--- BEGIN Data excerpt ---
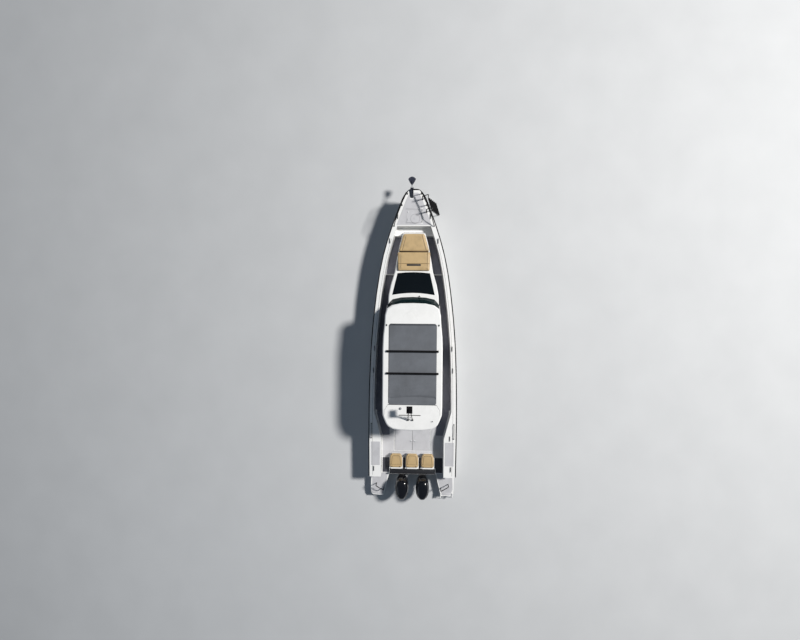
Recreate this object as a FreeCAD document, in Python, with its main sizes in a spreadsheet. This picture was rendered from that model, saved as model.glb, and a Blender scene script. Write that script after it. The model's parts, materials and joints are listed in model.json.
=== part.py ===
import FreeCAD, Part
import math
import os
import re
import Sketcher

# Twin-outboard walkaround day cruiser, millimetres.
# X points to the bow, Y to port, Z up; the origin is on the waterline at the transom.

V = FreeCAD.Vector
os.makedirs("parts", exist_ok=True)
doc = FreeCAD.newDocument("cruiser")
sheet = doc.addObject("Spreadsheet::Sheet", "sizes")

SIZES = [
    # name, value, what it is
    ("half_beam", 1640, "moulded half breadth at the widest station"),
    ("hull_length", 10830, "transom to the nose of the hull"),
    ("freeboard", 1380, "height of the sheer at the nose"),
    ("draft", 530, "depth of the keel below the waterline"),
    ("sole", 450, "height of the cockpit sole"),
    ("side_deck", 650, "height of the side deck beside the coachroof"),
    ("fore_step", 900, "height of the step before the foredeck"),
    ("first_step", 7740, "riser from the sole to the side deck"),
    ("second_step", 9190, "riser from the side deck to the fore step"),
    ("bow_joint", 9070, "joint of the foredeck moulding with the bulwarks"),
    ("third_step", 9500, "riser from the fore step to the foredeck"),
    ("bulwark", 170, "thickness of the bulwark at the top"),
    ("passage_in", 890, "inner side of the passages to the platforms"),
    ("passage_out", 1190, "outer side of the passages to the platforms"),
    ("transom_top", 580, "height of the motor well top"),
    ("transom_thick", 200, "fore and aft thickness of the transom block"),
    ("pad", 4, "thickness of the non-slip panels"),
    ("bedding", 0.1, "bedding under the panels on the sloping deck"),
    ("rub_wide", 28, "how far the rub rail stands out"),
    ("rub_high", 60, "height of the rub rail"),
    ("wall", 30, "thickness of the moulded walls"),
    ("roof_under", 2420, "underside of the hardtop"),
    ("roof_thick", 100, "thickness of the hardtop"),
    ("house_half", 980, "half breadth of the wheelhouse outside"),
    ("house_aft", 2400, "aft edge of the wheelhouse sides"),
    ("bulkhead", 6420, "aft face of the cabin bulkhead"),
    ("screen_foot", 1520, "height of the windscreen foot"),
    ("coach_top", 1150, "height of the coachroof under the sunpad"),
    ("sunpad_thick", 120, "thickness of the sunpad"),
    ("open_fore", 5850, "front of the roof opening"),
    ("open_aft", 2990, "aft end of the roof opening"),
    ("open_half", 850, "half breadth of the roof opening"),
    ("platform_top", 380, "height of the swim platforms"),
    ("platform_thick", 80, "thickness of the swim platform slab"),
    ("motor_off", 390, "each outboard's distance from the centreline"),
    ("tilt_back", 50, "tilt axis behind the transom"),
    ("tilt_up", 640, "height of the tilt axis"),
    ("steer_back", 115, "steering axis behind the transom"),
    ("cowl_half", 265, "half breadth of the cowl"),
    ("cowl_base", 700, "height of the cowl's lower edge"),
    ("cowl_high", 550, "height of the cowl"),
    ("shaft_z", 580, "depth of the propeller shaft"),
    ("prop_radius", 200, "radius of the propellers"),
    ("gap", 6, "clearance round a moving lid or door"),
    ("lid_thick", 26, "thickness of the hatch lids"),
    ("hatch_half", 686, "half breadth of the pair of sole hatches"),
    ("rail_radius", 16, "radius of the black tube rails"),
    ("rail_high", 400, "height of the bow rails"),
    ("seat_wide", 520, "breadth of one aft seat"),
    ("seat_top", 700, "height of the aft seat shell"),
    ("wheel_radius", 190, "radius of the steering wheel"),
    ("pin_radius", 4, "radius of the hinge pins"),
    ("pin_play", 0.15, "running clearance round a pin or shaft"),
    ("knuckle_radius", 8, "radius of the hinge knuckles"),
]
for row, (name, number, note) in enumerate(SIZES, 1):
    sheet.set("A%d" % row, note)
    sheet.set("B%d" % row, str(number))
    sheet.setAlias("B%d" % row, name)
doc.recompute()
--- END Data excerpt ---
- **What you have to do**
Copy all of the data exactly.

- **Complete answer**
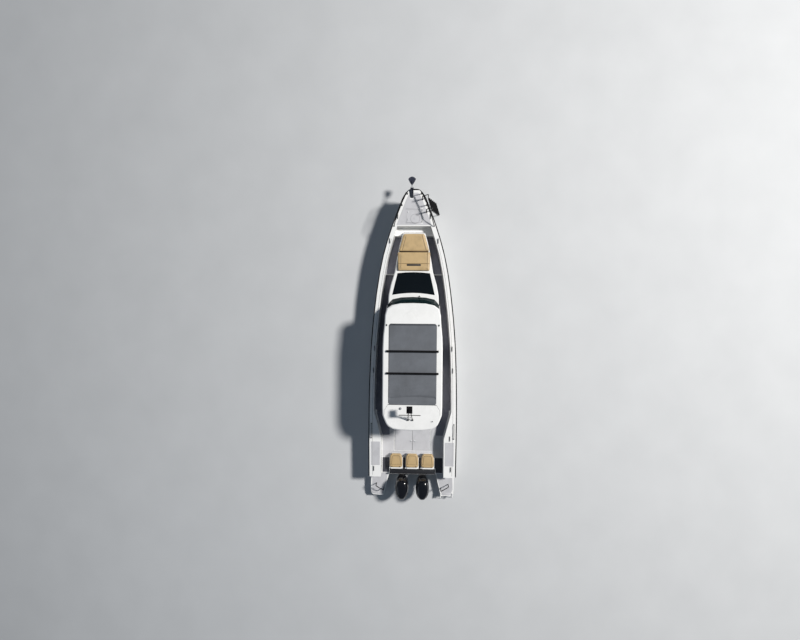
Recreate this object as a FreeCAD document, in Python, with its main sizes in a spreadsheet. This picture was rendered from that model, saved as model.glb, and a Blender scene script. Write that script after it. The model's parts, materials and joints are listed in model.json.
=== part.py ===
import FreeCAD, Part
import math
import os
import re
import Sketcher

# Twin-outboard walkaround day cruiser, millimetres.
# X points to the bow, Y to port, Z up; the origin is on the waterline at the transom.

V = FreeCAD.Vector
os.makedirs("parts", exist_ok=True)
doc = FreeCAD.newDocument("cruiser")
sheet = doc.addObject("Spreadsheet::Sheet", "sizes")

SIZES = [
    # name, value, what it is
    ("half_beam", 1640, "moulded half breadth at the widest station"),
    ("hull_length", 10830, "transom to the nose of the hull"),
    ("freeboard", 1380, "height of the sheer at the nose"),
    ("draft", 530, "depth of the keel below the waterline"),
    ("sole", 450, "height of the cockpit sole"),
    ("side_deck", 650, "height of the side deck beside the coachroof"),
    ("fore_step", 900, "height of the step before the foredeck"),
    ("first_step", 7740, "riser from the sole to the side deck"),
    ("second_step", 9190, "riser from the side deck to the fore step"),
    ("bow_joint", 9070, "joint of the foredeck moulding with the bulwarks"),
    ("third_step", 9500, "riser from the fore step to the foredeck"),
    ("bulwark", 170, "thickness of the bulwark at the top"),
    ("passage_in", 890, "inner side of the passages to the platforms"),
    ("passage_out", 1190, "outer side of the passages to the platforms"),
    ("transom_top", 580, "height of the motor well top"),
    ("transom_thick", 200, "fore and aft thickness of the transom block"),
    ("pad", 4, "thickness of the non-slip panels"),
    ("bedding", 0.1, "bedding under the panels on the sloping deck"),
    ("rub_wide", 28, "how far the rub rail stands out"),
    ("rub_high", 60, "height of the rub rail"),
    ("wall", 30, "thickness of the moulded walls"),
    ("roof_under", 2420, "underside of the hardtop"),
    ("roof_thick", 100, "thickness of the hardtop"),
    ("house_half", 980, "half breadth of the wheelhouse outside"),
    ("house_aft", 2400, "aft edge of the wheelhouse sides"),
    ("bulkhead", 6420, "aft face of the cabin bulkhead"),
    ("screen_foot", 1520, "height of the windscreen foot"),
    ("coach_top", 1150, "height of the coachroof under the sunpad"),
    ("sunpad_thick", 120, "thickness of the sunpad"),
    ("open_fore", 5850, "front of the roof opening"),
    ("open_aft", 2990, "aft end of the roof opening"),
    ("open_half", 850, "half breadth of the roof opening"),
    ("platform_top", 380, "height of the swim platforms"),
    ("platform_thick", 80, "thickness of the swim platform slab"),
    ("motor_off", 390, "each outboard's distance from the centreline"),
    ("tilt_back", 50, "tilt axis behind the transom"),
    ("tilt_up", 640, "height of the tilt axis"),
    ("steer_back", 115, "steering axis behind the transom"),
    ("cowl_half", 265, "half breadth of the cowl"),
    ("cowl_base", 700, "height of the cowl's lower edge"),
    ("cowl_high", 550, "height of the cowl"),
    ("shaft_z", 580, "depth of the propeller shaft"),
    ("prop_radius", 200, "radius of the propellers"),
    ("gap", 6, "clearance round a moving lid or door"),
    ("lid_thick", 26, "thickness of the hatch lids"),
    ("hatch_half", 686, "half breadth of the pair of sole hatches"),
    ("rail_radius", 16, "radius of the black tube rails"),
    ("rail_high", 400, "height of the bow rails"),
    ("seat_wide", 520, "breadth of one aft seat"),
    ("seat_top", 700, "height of the aft seat shell"),
    ("wheel_radius", 190, "radius of the steering wheel"),
    ("pin_radius", 4, "radius of the hinge pins"),
    ("pin_play", 0.15, "running clearance round a pin or shaft"),
    ("knuckle_radius", 8, "radius of the hinge knuckles"),
]
for row, (name, number, note) in enumerate(SIZES, 1):
    sheet.set("A%d" % row, note)
    sheet.set("B%d" % row, str(number))
    sheet.setAlias("B%d" % row, name)
doc.recompute()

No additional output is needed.